How Predictive Analytics Plays out in Baseball (And Marketing)

The 2013 baseball season is coming to a close, and if you’re a fan of baseball and data analytics, you have to be pretty pleased with how the fall classic has been playing out. Here in the Boston offices of Lattice Engines, there has been a lot to root for. No doubt our beloved Red Sox and their play has been the focus of constant talk around the coffee maker in the morning. Bleary eyed developers, marketers and product folks are staying up late to catch the action and see if the Sox can pull off another victory in this “worst to first” season.

But, with our recent launch of our predictive marketing application, it gives us data geeks a whole new appreciation for October baseball. Sure, we’ve all heard of Moneyball by this point and Billy Beane’s approach to building up a successful baseball team by managing statistics and payroll. But if you’re the manager of a World Series team, and you’re in the thick of a playoff run, how do you manage your players – by gut feeling or by playing the percentages?


Before Predictive Lead Scoring, many marketers were managing leads by gut feeling like old time baseball managers. A good trade show must produce good leads. A contact downloading a white paper and spending more than 30 seconds on a page had to be a good lead. Sometimes baseball managers make decisions based on their feeling for the moment. Sometimes it works, and sometimes it doesn’t. Whether it does or not usually depends on the player, not the manager.

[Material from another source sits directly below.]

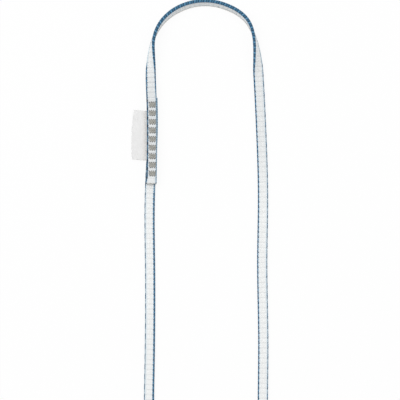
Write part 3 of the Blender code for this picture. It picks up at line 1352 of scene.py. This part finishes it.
@dataclass
class BarTack:
    """One side of a bar tack: a thread with three runs across the tape and six passes along it over them.

    seat is how high its middle lies over the tape and flat how high its section is, as shares of the thread.
    It gets painted shade near its turns, where it dives into the tape, and at the tack's top, between two
    shares of the tack's length.
    """

    number: int
    layer: Layer
    joint: SewnJoint
    level: float
    thread: float = 0.00056
    passes: int = 6
    runs: int = 3
    run_spread: float = 0.0034
    run_drop: float = 0.00015
    dive: float = 0.00038
    dive_power: int = 5
    dark_from: float = 0.64
    dark_at: float = 0.80
    per_pass: int = 26
    sides: int = 12
    plies: int = 3
    ply_depth: float = 0.16
    lay: float = 0.0015
    jitter: float = 0.00006
    bobbin_shift: float = 0.0004
    bobbin_narrower: float = 0.0006
    sharpness: float = 0.985
    seat: float = 0.28
    flat: float = 0.85
    valley_shade: float = 0.85
    turn_shade: float = 0.95
    top_places: tuple[float, float] = (0.28, 0.48)
    top_shade: float = 0.30
    last_top_shade: float = 0.75
    seed_step: int = 100

    def _zigzag(self, count: int, length: float, spread: float, rng: np.random.Generator) -> np.ndarray:
        """A flat zigzag.

        Args:
            count: Number of passes.
            length: Length of a pass.
            spread: How far the passes reach side by side.
            rng: Source of the small unevenness.

        Returns:
            For each point the place along its pass, the place across, and how near it is to a turn.
        """
        t = np.linspace(0, count, count * self.per_pass + 1)
        sway = np.arcsin(self.sharpness * np.cos(math.pi * t)) / math.asin(self.sharpness)
        turns = np.arange(count + 1)
        uneven = [np.interp(t, turns, rng.normal(0, self.jitter, count + 1)) for _ in range(2)]
        along = sway * length / 2 + uneven[0]
        across = (t / count - 0.5) * spread + uneven[1]
        return np.column_stack([along, across, np.abs(sway)])

    def _line(self) -> np.ndarray:
        """The thread's middle line.

        Returns:
            For each point x, y and z, and how near it is to a turn.
        """
        rng = np.random.default_rng(self.seed_step * self.number + self.layer.value)
        sizes = self.joint.sizes
        wide, long = sizes.tack_width - self.thread, sizes.tack_length - self.thread
        centre_x, centre_y = self.joint.centres[self.number - 1]
        if self.layer is Layer.BOBBIN:
            wide -= self.bobbin_narrower
            centre_x -= self.bobbin_shift
        under = self._zigzag(self.runs, wide, self.run_spread, rng)
        over = self._zigzag(self.passes, long, wide, rng)
        x = np.concatenate([under[:, 0], over[:, 1]])
        y = np.concatenate([under[:, 1], over[:, 0]])
        turn = np.concatenate([under[:, 2], over[:, 2]])
        drop = np.concatenate([np.full(len(under), self.run_drop), np.zeros(len(over))])
        height = self.seat * self.thread - drop - self.dive * turn**self.dive_power
        return np.column_stack([centre_x + x, centre_y + y, self.level + self.layer.value * height, turn])

    def build(self, material: bpy.types.Material) -> bpy.types.Object:
        """Sew the tack.

        Args:
            material: Its material.

        Returns:
            The piece.
        """
        line, turn = np.split(self._line(), [3], axis=1)
        along = np.gradient(line, axis=0)
        along /= np.linalg.norm(along, axis=1)[:, None]
        side = np.cross(along, (0.0, 0.0, 1.0))
        side /= np.linalg.norm(side, axis=1)[:, None]
        up = np.cross(side, along)
        angle = np.linspace(0, math.tau, self.sides, endpoint=False)[None, :]
        steps = np.linalg.norm(np.diff(line, axis=0), axis=1)
        distance = np.concatenate([[0], np.cumsum(steps)])[:, None]
        lobe = np.abs(np.cos(self.plies / 2 * (angle - math.tau * distance / self.lay)))
        radius = self.thread / 2 * (1 - self.ply_depth * (1 - lobe))
        wide = np.cos(angle)[..., None] * side[:, None, :]
        high = self.flat * np.sin(angle)[..., None] * up[:, None, :]
        rings = line[:, None, :] + (wide + high) * radius[..., None]
        word = self.layer.name.lower()
        turns = (1.0, float(distance[-1, 0]) / self.lay)
        grid = BentGrid(f"bar_tack_{self.number}_{word}", rings, turns=turns)
        # painted shade between the plies
        grid.paint("valley", (1 - lobe) ** 2 * self.valley_shade)
        # painted shade where the thread turns and dives into the tape
        dark = ramp(turn, self.dark_from, self.dark_at) * self.turn_shade
        sizes = self.joint.sizes
        up_the_tack = (line[:, 1:2] - self.joint.centres[self.number - 1][1]) / sizes.tack_length
        top_shade = self.last_top_shade if self.number == sizes.count else self.top_shade
        # with painted shade at the tack's top
        grid.paint("painted_shade", np.maximum(dark, ramp(up_the_tack, *self.top_places) * top_shade))
        piece = grid.finish(material, "grey_thread")
        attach(piece, "webbing")
        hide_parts(f"bar_tack_{self.number}_{word}_thread")
        return piece


@dataclass
class FoldedLabel:
    """The ribbon label: two leaves that leave the joint together, droop to the table and meet in a fold."""

    length: float = 0.0380
    cloth: float = 0.00022
    hinge: tuple[float, float, float] = (-0.0427, 0.1592, 0.00315)
    reach_middle: float = 0.0098
    reach_top: float = 0.0081
    reach_bottom: float = 0.0095
    inside: float = 0.0060
    droop_deg: float = 13.5
    lean: float = 0.0009
    leaf_gap: float = 0.00032
    puff: float = 0.00030
    puff_shape: float = 0.8
    ripple: float = 0.00008
    ripple_waves: float = 19.0
    ripple_start: float = 1.0
    rim: float = 0.0006
    rim_tone: float = 0.35
    warm_and_shadow_length: float = 0.0022
    warm_and_shadow_tone: float = 0.30
    columns: int = 48
    fold_rows: int = 10
    leaf_rows: int = 26
    turn_start: float = 0.0004
    turn_end: float = 0.0008

    @property
    def reach(self) -> float:
        """Mean reach from the hinge to the fold."""
        return (self.reach_top + self.reach_bottom + 4 * self.reach_middle) / 6

    def _leaf(self, out: np.ndarray) -> np.ndarray:
        """Heights of the upper leaf over the label's middle plane.

        Args:
            out: Distance from the hinge, away from the tape.

        Returns:
            The heights.
        """
        share = ramp(out, 0, self.reach_middle)
        return self.leaf_gap / 2 + self.puff * np.sin(math.pi * share**self.puff_shape)

    def _rings(self, across: np.ndarray, out: np.ndarray, high: np.ndarray) -> np.ndarray:
        """The label's points.

        Args:
            across: Share of the length from the middle, one for each column.
            out: Distance from the hinge, one for each row.
            high: Height over the middle plane, one for each row.

        Returns:
            The points, as rows, columns and x, y, z.
        """
        ends = (self.reach_top + self.reach_bottom) / 2 - self.reach_middle
        tip = self.reach_middle + (self.reach_top - self.reach_bottom) * across + ends * (2 * across) ** 2
        past = ramp(out, 0, self.reach_middle)[:, None]
        reached = np.where(out[:, None] > 0, out[:, None] * tip / self.reach_middle, out[:, None])
        droop = math.radians(self.droop_deg)
        x = self.hinge[0] - reached * np.where(reached > 0, math.cos(droop), 1.0)
        y = self.hinge[1] + across * self.length + self.lean * past
        wave = self.ripple * np.sin(across * self.ripple_waves + self.ripple_start) * past
        z = self.hinge[2] + high[:, None] + wave - np.maximum(reached, 0) * math.sin(droop)
        return np.stack(np.broadcast_arrays(x, y, z), axis=-1)

    def build(self, material: bpy.types.Material) -> bpy.types.Object:
        """Fold the label.

        Args:
            material: Its material.

        Returns:
            The piece.
        """
        leaf = np.linspace(-self.inside, self.reach_middle, self.leaf_rows)
        turn = np.linspace(math.pi / 2, -math.pi / 2, self.fold_rows + 2)[1:-1]
        radius = self.leaf_gap / 2
        out = np.concatenate([leaf, self.reach_middle + radius * np.cos(turn), leaf[::-1]])
        high = np.concatenate([self._leaf(leaf), radius * np.sin(turn), -self._leaf(leaf[::-1])])
        rim = self.rim / self.length
        across = np.linspace(-0.5 + rim, 0.5 - rim, self.columns)
        across = np.concatenate([[-0.5, -0.5 + rim / 2], across, [0.5 - rim / 2, 0.5]])
        grid = BentGrid("folded_label", self._rings(across, out, high), closed=False)
        # warm tint and painted shadow near the root by the tape
        grid.paint("warm_and_shadow", ramp(out, self.warm_and_shadow_length, 0)[:, None] * self.warm_and_shadow_tone)
        grid.paint("rim", ramp(np.abs(across), 0.5 - rim, 0.5)[None, :] * self.rim_tone)
        piece = grid.finish(material, "white_ribbon")
        thick = piece.modifiers.new("cloth", "SOLIDIFY")
        thick.thickness = self.cloth
        thick.offset = 0.0
        self._apply(piece)
        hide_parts("label_tab", "label_flap")
        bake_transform(piece)
        return piece

    @staticmethod
    def _apply(piece: bpy.types.Object) -> None:
        """Apply the piece's modifiers to its mesh.

        Args:
            piece: The piece.
        """
        graph = bpy.context.evaluated_depsgraph_get()
        made = bpy.data.meshes.new_from_object(piece.evaluated_get(graph))
        piece.modifiers.clear()
        old = piece.data
        piece.data = made
        bpy.data.meshes.remove(old)
        made.name = piece.name


@dataclass
class Studio:
    """A pale table, soft daylight and a camera that looks straight down."""

    view_centre: tuple[float, float] = (0.00014, 0.1098)
    view_size: float = 0.308
    lens: float = 120.0
    sensor: float = 36.0
    daylight: float = 0.53
    lamp_size: float = 1.2
    left_power: float = 16.2
    right_power: float = 9.8
    left_place: tuple[float, float, float] = (-1.1, 0.5, 1.4)
    right_place: tuple[float, float, float] = (1.2, 0.4, 1.4)
    table_reach: float = 2.0
    table_drop: float = 0.0001
    table_glow: float = 0.92
    table_colour: Colour = (0.88, 0.88, 0.88)
    table_roughness: float = 0.9
    nearest: float = 0.01

    def camera(self) -> None:
        """The camera, as far up as its lens needs for the photograph's frame."""
        data = bpy.data.cameras.new("camera")
        data.lens = self.lens
        data.sensor_width = self.sensor
        data.clip_start = self.nearest
        camera = bpy.data.objects.new("camera", data)
        height = self.view_size * self.lens / self.sensor
        camera.location = (*self.view_centre, height)
        bpy.context.scene.collection.objects.link(camera)
        bpy.context.scene.camera = camera

    def _pale(self) -> bpy.types.Material:
        """The table's finish: dull, and nearly white to the camera and in reflections.

        Returns:
            The material.
        """
        material = bpy.data.materials.new("pale_table")
        material.use_nodes = True
        wires = Wiring(material.node_tree)
        shader = material.node_tree.nodes["Principled BSDF"]
        shader.inputs["Base Color"].default_value = (*self.table_colour, 1.0)
        shader.inputs["Roughness"].default_value = self.table_roughness
        shader.inputs["Specular IOR Level"].default_value = 0.0
        light = wires.node("Emission")
        light.inputs["Color"].default_value = (1.0, 1.0, 1.0, 1.0)
        ray = wires.node("LightPath")
        looking = ray.outputs["Is Camera Ray"]
        for kind in ("Is Glossy Ray", "Is Transmission Ray"):
            looking = wires.math("MAXIMUM", looking, ray.outputs[kind])
        mix = wires.node("MixShader")
        wires.put(wires.math("MULTIPLY", looking, self.table_glow), mix.inputs[0])
        wires.put(shader.outputs[0], mix.inputs[1])
        wires.put(light.outputs[0], mix.inputs[2])
        wires.put(mix.outputs[0], material.node_tree.nodes["Material Output"].inputs["Surface"])
        return material

    def table(self) -> None:
        """The pale table, with the sling's soft shadow on it."""
        shell = bmesh.new()
        bmesh.ops.create_grid(shell, x_segments=2, y_segments=2, size=self.table_reach)
        bmesh.ops.translate(shell, verts=shell.verts, vec=(0.0, 0.0, -self.table_drop))
        mesh = bpy.data.meshes.new("table")
        shell.to_mesh(mesh)
        shell.free()
        mesh.materials.append(self._pale())
        table = bpy.data.objects.new("table", mesh)
        bpy.context.scene.collection.objects.link(table)

    def lamp(self, name: str, place: tuple[float, float, float], power: float) -> None:
        """A square soft light that faces the sling.

        Args:
            name: Its name.
            place: Where it stands.
            power: Its power in watts.
        """
        data = bpy.data.lights.new(name, "AREA")
        data.shape = "SQUARE"
        data.size = self.lamp_size
        data.energy = power
        lamp = bpy.data.objects.new(name, data)
        lamp.location = place
        aim = Vector((*self.view_centre, 0.0)) - lamp.location
        lamp.rotation_euler = aim.to_track_quat("-Z", "Y").to_euler()
        bpy.context.scene.collection.objects.link(lamp)

    def light(self) -> None:
        """Even daylight from the room, and two soft lamps."""
        world = bpy.data.worlds.new("daylight")
        world.use_nodes = True
        sky = world.node_tree.nodes["Background"]
        sky.inputs["Color"].default_value = (1.0, 1.0, 1.0, 1.0)
        sky.inputs["Strength"].default_value = self.daylight
        bpy.context.scene.world = world
        self.lamp("left_lamp", self.left_place, self.left_power)
        self.lamp("right_lamp", self.right_place, self.right_power)
        bpy.context.scene.view_settings.view_transform = "Standard"


def report(piece: bpy.types.Object) -> None:
    """Say in the log what was made."""
    log.info("%s, %d faces", piece.name, len(piece.data.polygons))


def build_tape(
    tape: TapeSizes, route: TapeRoute, joint: SewnJoint, dyer: Dyer
) -> tuple[bpy.types.Object, list[bpy.types.Object]]:
    """Weave the core and wrap its two edges.

    Args:
        tape: The tape's sizes.
        route: The tape's route.
        joint: The sewn joint.
        dyer: The materials.

    Returns:
        The core, and the two edge yarns.
    """
    core = WovenCore(tape, route, joint).build(dyer.woven_white())
    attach(core, "webbing")
    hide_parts("tape_core")
    report(core)
    near = Cover(right=0.00108, left=0.00162, inside=0.00120, in_joint=0.00070, above=0.00085)
    far = Cover(right=0.00066, left=0.00060, inside=0.00060, in_joint=0.00122, above=0.00150)
    blue = dyer.blue_edge()
    yarns = []
    for edge, cover, node in ((Edge.NEAR, near, "selvedge_near"), (Edge.FAR, far, "selvedge_far")):
        yarn = EdgeYarn(edge, tape, route, joint, cover).build(blue)
        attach(yarn, "webbing")
        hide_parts(node)
        report(yarn)
        yarns.append(yarn)
    return core, yarns


def sew_tacks(tape: TapeSizes, joint: SewnJoint, dyer: Dyer) -> list[bpy.types.Object]:
    """Sew both sides of every bar tack.

    Args:
        tape: The tape's sizes.
        joint: The sewn joint.
        dyer: The materials.

    Returns:
        The threads.
    """
    grey = dyer.grey_thread()
    top = tape.lift_two + tape.thickness - joint.sizes.sink
    below = tape.lift_one - joint.sizes.lowered + joint.sizes.bobbin_sink
    threads = []
    for number in range(1, joint.sizes.count + 1):
        for layer, level in ((Layer.NEEDLE, top), (Layer.BOBBIN, below)):
            thread = BarTack(number, layer, joint, level).build(grey)
            report(thread)
            threads.append(thread)
    return threads


def main() -> None:
    """Build the sling's pieces in order and report each."""
    logging.basicConfig(level=logging.INFO, format="%(name)s: %(message)s")
    studio = Studio()
    studio.camera()
    tape = TapeSizes()
    route = TapeRoute(tape)
    joint = SewnJoint(JointSizes(), route)
    dyer = Dyer()
    core, yarns = build_tape(tape, route, joint, dyer)
    threads = sew_tacks(tape, joint, dyer)
    report(FoldedLabel().build(dyer.satin_ribbon()))

    line = route.stations(CORD_STEP).centre
    studio.table()
    studio.light()


if __name__ == "__main__":
    main()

For example, in Game 2 of the World Series, Red Sox DH David Ortiz came to the plate with his team down 1-0 and St. Louis’ stud pitcher Michael Wacha was ready to go. While only game 2 of the Series, Ortiz already had a home run in game 1 and had been hitting well in the World Series so far. The Cardinals’ manager Mike Matheny decided to let Wacha pitch to Ortiz, even though he had already cautiously walked Ortiz that evening. Matheny’s “gut” told him that Wacha could pitch to him. Instead, Ortiz drove it out of the park to give his team a temporary lead.

In sales and marketing, this is often when marketing delivers a batch of “hot” leads and leaves it to sales to convert them. Perhaps there are a few rainmakers in the sales group that can convert any lead, but is that really credit to the marketing group? Or are they just hopeful that the sales team will continue to perform well enough to win? In Matheny’s case, he was playing what he thought was the right move and not what the numbers told him he should probably do.

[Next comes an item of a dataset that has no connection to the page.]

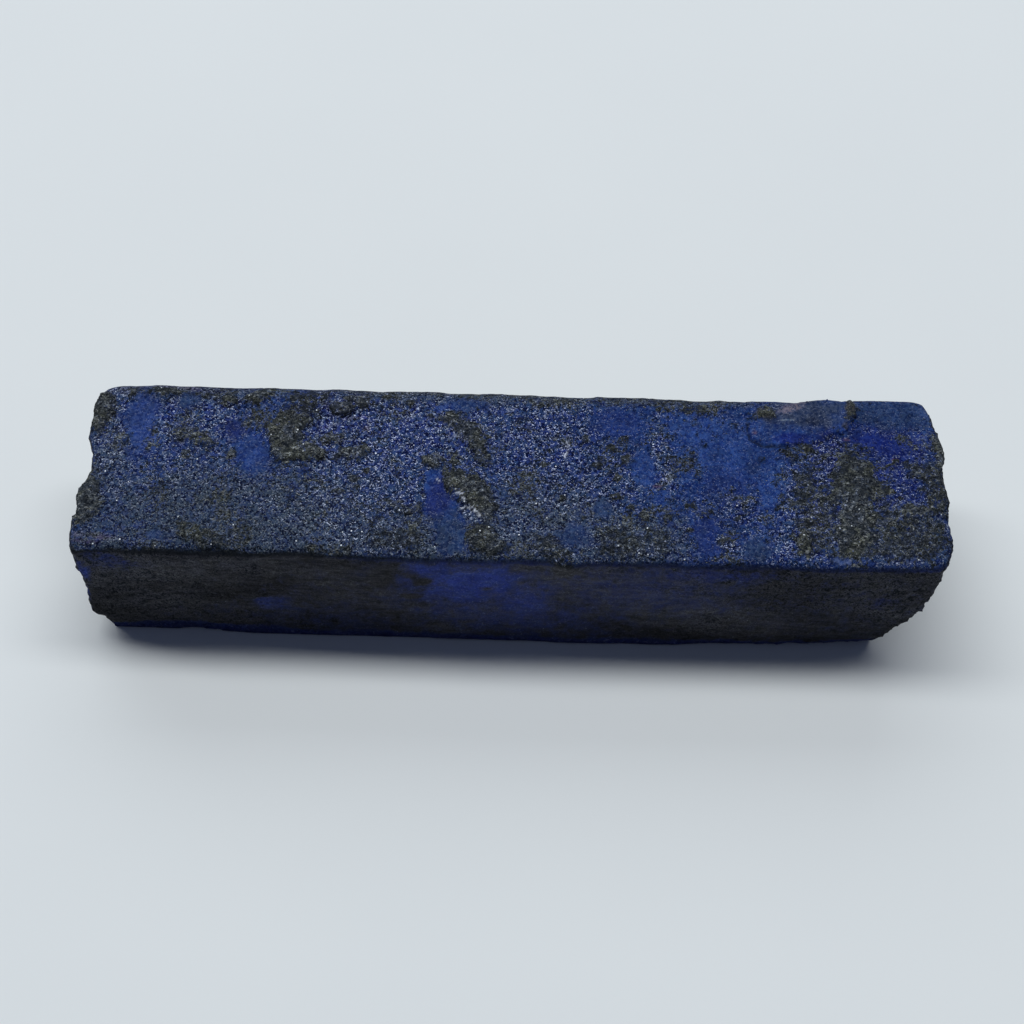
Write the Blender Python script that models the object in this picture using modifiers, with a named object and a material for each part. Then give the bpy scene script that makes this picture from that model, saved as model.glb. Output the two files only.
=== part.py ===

In game 5 of the World Series, we saw Red Sox manager John Farrell perform some fairly complicated line-up reshuffling, due potentially in part to some great analytics work. With 19 wins in the regular season and two in the post season so far, St. Louis pitcher Adam Wainwright was proving to be the big ace that St. Louis fans knew and loved. However, statistics showed that in the first inning of games, Wainwright seemed vulnerable. In fact, according to baseball-reference.com, opponents had a higher batting average against Wainwright in the first inning than in all other innings. In fact, of the 15 home runs he gave up all season a third were during the first inning. For Farrell and the Red Sox, this meant they had to get to Wainwright early and preferably within the first 3 outs! Farrell altered the top 3 order of the line-up, albeit slightly, to give his team the best opportunity to succeed. Instead of Ortiz batting 4th in the batting order, he was moved to 3rd. While this may not be a big change on the surface, consider that Ortiz had batted 4th in every post-season game to this point and in over 89% of regular games. Playing the analytics worked for Farrell and the Red Sox as Ortiz was able to get an RBI in his first at bat and give the Sox an early lead in a game where they eventually won.

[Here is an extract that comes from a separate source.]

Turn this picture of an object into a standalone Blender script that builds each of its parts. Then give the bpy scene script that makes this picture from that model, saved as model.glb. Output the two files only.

In this instance, Farrell managed the way that Lattice’s Predictive Lead Scoring manages leads for marketers. By applying analytics and assigning probabilities to succeed, Lattice allows marketers to put their salespeople in a better position to score big. Through data obtained from the marketer’s own systems, combined with the Lattice Data Cloud, marketers have insight into conversion rates that actually help them differentiate between those leads that have a high probability to close versus those that may appear from a great source, but should probably be best sent through a round or two of nurturing before passing to sales.

At Lattice, our Boston office hopes our Red Sox come through in one more game. We also hope that the benefits of predictive analytics can help you and your marketing team to score big!